Il confronto tra i principali paesi-competitors del settore (Germania, Francia e Italia), tra il 2002 e il 2008 per occupazione e produzione, fa emergere alcune caratteristiche interessanti. La produzione in Francia e Italia è crollata, rispettivamente del -29,15% e del -28,87%, mentre la produzione in Germania è salita del 9,23%. Questo trend ha modificato la divisione europea del lavoro. Infatti, la produzione industriale delle automotive si è ricomposto: la Germania passa dal 29,93 al 32,50%; la Francia passa dal 20,45% al 14,44%; l’Italia passa dal 7,81% al 5,54%. Sostanzialmente la Germania e il Giappone, in misura minore gli USA, sono i principali players del settore, con attività e dimensioni che condizionano la ristrutturazione (necessaria) del settore. Inoltre, tra i principali competitors la Fiat è, indiscutibilmente, la meno attrezzata. L’assenza di una politica capace di agire sui costi fissi e la maggiore attenzione della Fiat sui costi variabili (lavoro in primis) – si pensi a “Oligopolio e progresso tecnico” di Sylos Labini – sono un tratto caratteristico della gestione di una società prima della sua “privatizzazione-cessione”. Il crollo del ROE (indice di redditività del capitale proprio) tra il 2008 e il 2009 impressiona. Tutte le principali società hanno perso “redditività”, ma il meno 26% della Fiat è poco più del doppio delle altre società: Volkswagen meno 12,9%, Dalmier meno 12,5%, Honda motor meno 3,1%, Toyota meno 2,4%.

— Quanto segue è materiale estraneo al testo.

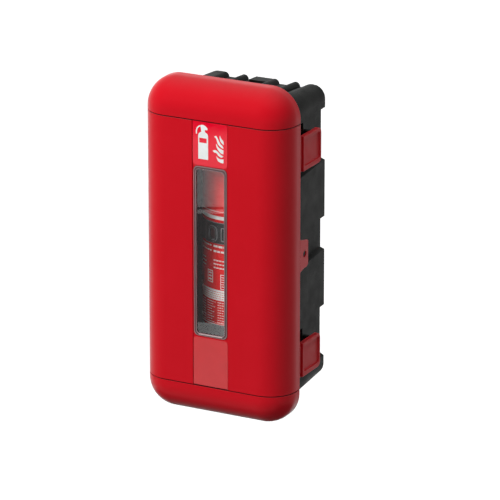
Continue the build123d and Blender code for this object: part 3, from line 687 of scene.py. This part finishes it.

Forse è giunto il momento di coinvolgere la Commissione Europea per guidare il necessario processo di ristrutturazione del settore delle automotive, in particolare quello dell’auto. Se l’Europa non interviene come agente economico, l’unico equilibrio del settore è quello determinato dal dumping fiscale e salariale che si realizza nei paesi. Sostanzialmente la ristrutturazione si realizza non sul principio della corretta allocazione delle risorse (scarse) e dei vantaggi comparati, ma agirebbe solo dal lato dei costi fiscali. Un esito che, paradossalmente, allontana dal mercato tutte le case automobilistiche. Altro che globalizzazione. Per queste ragioni l’Europa dovrebbe assumere un ruolo di guida del necessario processo di ristrutturazione del settore, sulla base delle competenze, delle economie di scala, e dell’orizzonte che l’Europa assegna alla green economy. Quindi l’assunzione di un progetto industriale di settore che nel bene e nel male condizionerà il prossimo futuro dell’Europa.
Tra l’altro, l’intervento della Commissione permetterebbe di uscire dalle logiche locali, statali e fiscali, consegnando il progetto auto alla politica industriale europea, evitando di mettere in competizione le diverse società automobilistiche sulla base dei diritti dei lavoratori e delle remunerazioni.
L’esperienza non è originale. Per chi ha memoria si ricorda il riuscito percorso di ristrutturazione del settore aerospaziale europeo iniziato nel 1994 e conclusosi all’inizio del 2001. Ora l’industria aerospaziale europea è un player internazionale e punta avanzata dell’industria high tech europea. Sostanzialmente l’intervento europeo ha permesso di guidare questo processo sulla base delle competenze, cioè ha rafforzato tutto il sistema industriale europeo nel suo insieme.
L’Europa per una volta potrebbe assumere un ruolo almeno pari a quello avuto nell’esperienza dell’industria aerospaziale. A quel punto Marchionne sarebbe costretto a misurarsi con il mercato e non sui profili dei contratti e delle agevolazioni fiscali.
Diciamoci onestamente che la Fiat non è competitiva; non per il costo variabile, ma in ragione degli alti costi fissi e le minori economie di scala, tra l’altro alimentati dalla crescente dispersione produttiva che non ha pari rispetto altre società automobilistiche europee.